Data entries
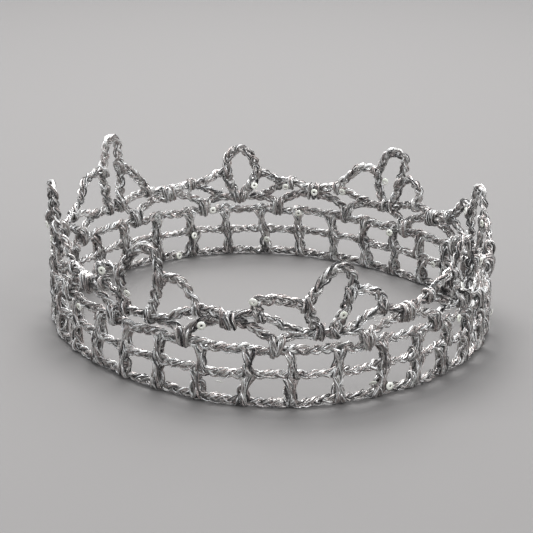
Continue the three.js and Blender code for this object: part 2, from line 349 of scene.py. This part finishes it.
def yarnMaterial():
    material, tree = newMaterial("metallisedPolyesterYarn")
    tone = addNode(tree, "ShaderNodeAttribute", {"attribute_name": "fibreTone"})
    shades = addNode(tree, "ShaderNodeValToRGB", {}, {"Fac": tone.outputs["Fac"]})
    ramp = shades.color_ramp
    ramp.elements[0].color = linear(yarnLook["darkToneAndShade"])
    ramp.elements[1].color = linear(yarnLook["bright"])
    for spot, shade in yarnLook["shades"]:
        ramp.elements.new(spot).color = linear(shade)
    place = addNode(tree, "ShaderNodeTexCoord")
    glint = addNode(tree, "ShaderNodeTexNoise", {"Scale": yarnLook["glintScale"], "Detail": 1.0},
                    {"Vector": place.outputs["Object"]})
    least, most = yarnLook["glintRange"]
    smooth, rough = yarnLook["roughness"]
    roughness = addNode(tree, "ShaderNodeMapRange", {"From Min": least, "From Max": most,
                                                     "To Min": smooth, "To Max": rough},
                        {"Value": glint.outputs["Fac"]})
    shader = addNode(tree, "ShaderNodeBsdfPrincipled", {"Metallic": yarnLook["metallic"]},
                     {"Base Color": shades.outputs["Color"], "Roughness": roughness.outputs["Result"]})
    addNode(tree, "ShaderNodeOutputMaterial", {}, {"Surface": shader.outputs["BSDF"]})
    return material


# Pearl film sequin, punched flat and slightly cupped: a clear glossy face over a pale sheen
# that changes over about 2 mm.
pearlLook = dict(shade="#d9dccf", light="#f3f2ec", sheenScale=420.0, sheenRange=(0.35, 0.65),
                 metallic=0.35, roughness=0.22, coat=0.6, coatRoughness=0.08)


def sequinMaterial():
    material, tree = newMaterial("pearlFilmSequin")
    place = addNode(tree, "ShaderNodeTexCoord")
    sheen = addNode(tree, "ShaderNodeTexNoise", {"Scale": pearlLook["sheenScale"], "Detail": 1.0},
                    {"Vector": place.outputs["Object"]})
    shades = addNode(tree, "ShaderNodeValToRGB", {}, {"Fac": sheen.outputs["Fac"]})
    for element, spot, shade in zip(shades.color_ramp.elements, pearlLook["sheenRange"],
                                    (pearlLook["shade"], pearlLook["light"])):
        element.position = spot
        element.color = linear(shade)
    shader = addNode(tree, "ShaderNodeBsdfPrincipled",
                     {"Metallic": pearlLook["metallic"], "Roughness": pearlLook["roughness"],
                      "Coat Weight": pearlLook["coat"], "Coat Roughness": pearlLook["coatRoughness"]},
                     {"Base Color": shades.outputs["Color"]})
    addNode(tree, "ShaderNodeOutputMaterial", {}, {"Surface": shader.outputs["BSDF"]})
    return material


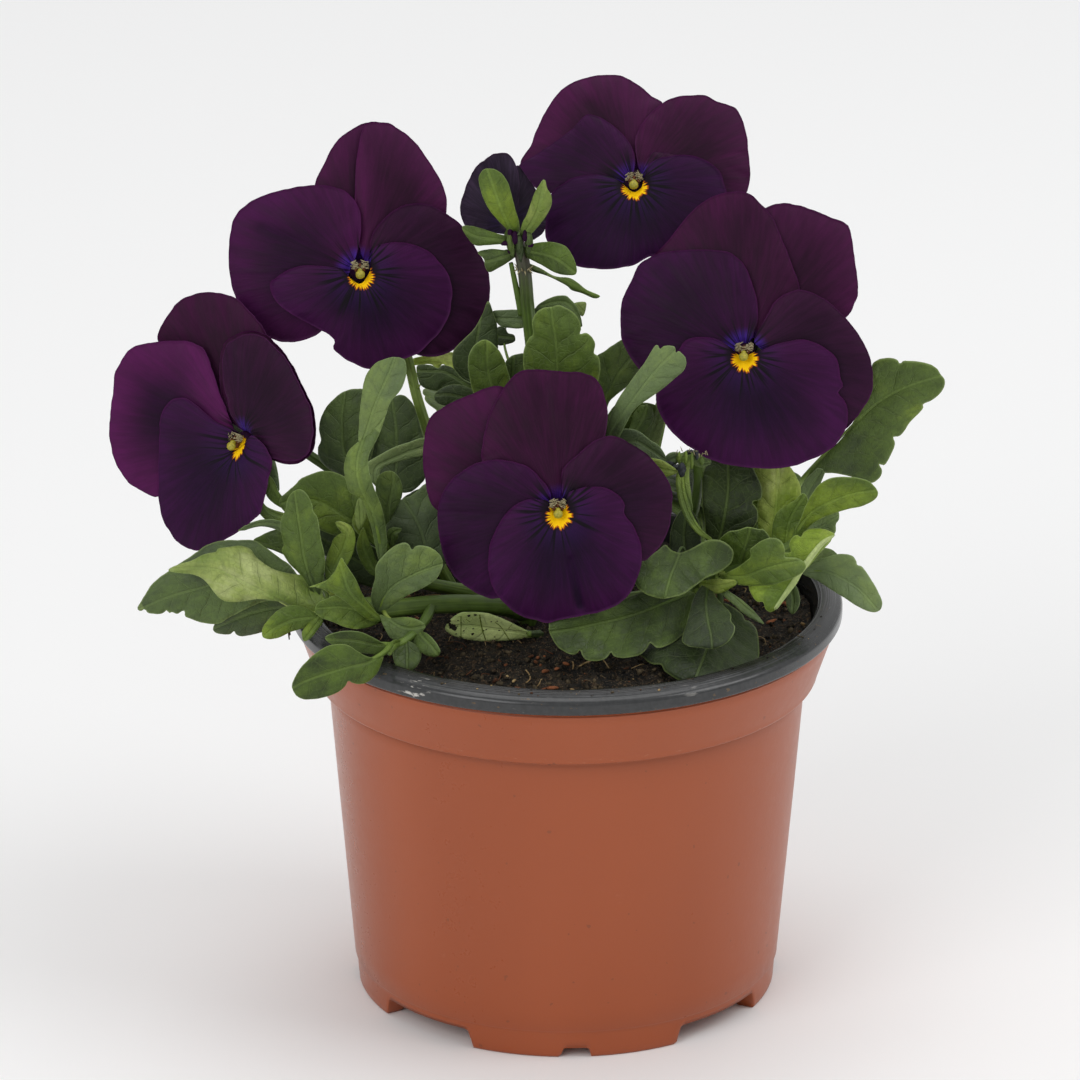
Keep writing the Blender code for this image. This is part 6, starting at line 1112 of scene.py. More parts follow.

[Task description] Return every line of the material exactly.

[The completed task]
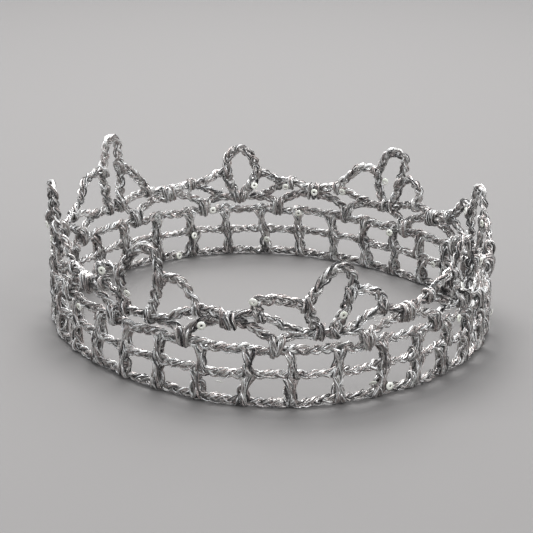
Continue the three.js and Blender code for this object: part 2, from line 349 of scene.py. This part finishes it.
def yarnMaterial():
    material, tree = newMaterial("metallisedPolyesterYarn")
    tone = addNode(tree, "ShaderNodeAttribute", {"attribute_name": "fibreTone"})
    shades = addNode(tree, "ShaderNodeValToRGB", {}, {"Fac": tone.outputs["Fac"]})
    ramp = shades.color_ramp
    ramp.elements[0].color = linear(yarnLook["darkToneAndShade"])
    ramp.elements[1].color = linear(yarnLook["bright"])
    for spot, shade in yarnLook["shades"]:
        ramp.elements.new(spot).color = linear(shade)
    place = addNode(tree, "ShaderNodeTexCoord")
    glint = addNode(tree, "ShaderNodeTexNoise", {"Scale": yarnLook["glintScale"], "Detail": 1.0},
                    {"Vector": place.outputs["Object"]})
    least, most = yarnLook["glintRange"]
    smooth, rough = yarnLook["roughness"]
    roughness = addNode(tree, "ShaderNodeMapRange", {"From Min": least, "From Max": most,
                                                     "To Min": smooth, "To Max": rough},
                        {"Value": glint.outputs["Fac"]})
    shader = addNode(tree, "ShaderNodeBsdfPrincipled", {"Metallic": yarnLook["metallic"]},
                     {"Base Color": shades.outputs["Color"], "Roughness": roughness.outputs["Result"]})
    addNode(tree, "ShaderNodeOutputMaterial", {}, {"Surface": shader.outputs["BSDF"]})
    return material


# Pearl film sequin, punched flat and slightly cupped: a clear glossy face over a pale sheen
# that changes over about 2 mm.
pearlLook = dict(shade="#d9dccf", light="#f3f2ec", sheenScale=420.0, sheenRange=(0.35, 0.65),
                 metallic=0.35, roughness=0.22, coat=0.6, coatRoughness=0.08)


def sequinMaterial():
    material, tree = newMaterial("pearlFilmSequin")
    place = addNode(tree, "ShaderNodeTexCoord")
    sheen = addNode(tree, "ShaderNodeTexNoise", {"Scale": pearlLook["sheenScale"], "Detail": 1.0},
                    {"Vector": place.outputs["Object"]})
    shades = addNode(tree, "ShaderNodeValToRGB", {}, {"Fac": sheen.outputs["Fac"]})
    for element, spot, shade in zip(shades.color_ramp.elements, pearlLook["sheenRange"],
                                    (pearlLook["shade"], pearlLook["light"])):
        element.position = spot
        element.color = linear(shade)
    shader = addNode(tree, "ShaderNodeBsdfPrincipled",
                     {"Metallic": pearlLook["metallic"], "Roughness": pearlLook["roughness"],
                      "Coat Weight": pearlLook["coat"], "Coat Roughness": pearlLook["coatRoughness"]},
                     {"Base Color": shades.outputs["Color"]})
    addNode(tree, "ShaderNodeOutputMaterial", {}, {"Surface": shader.outputs["BSDF"]})
    return material


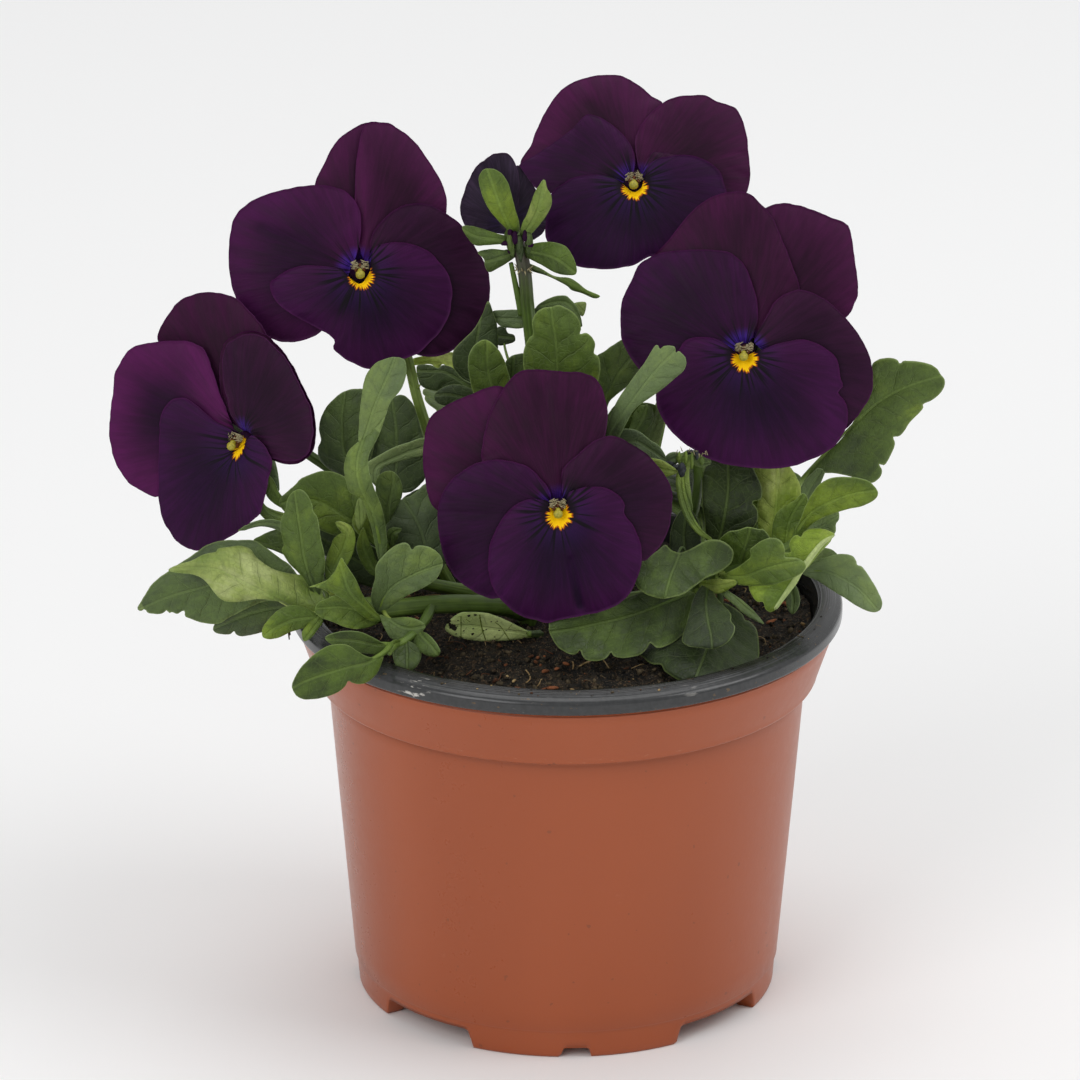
Keep writing the Blender code for this image. This is part 6, starting at line 1112 of scene.py. More parts follow.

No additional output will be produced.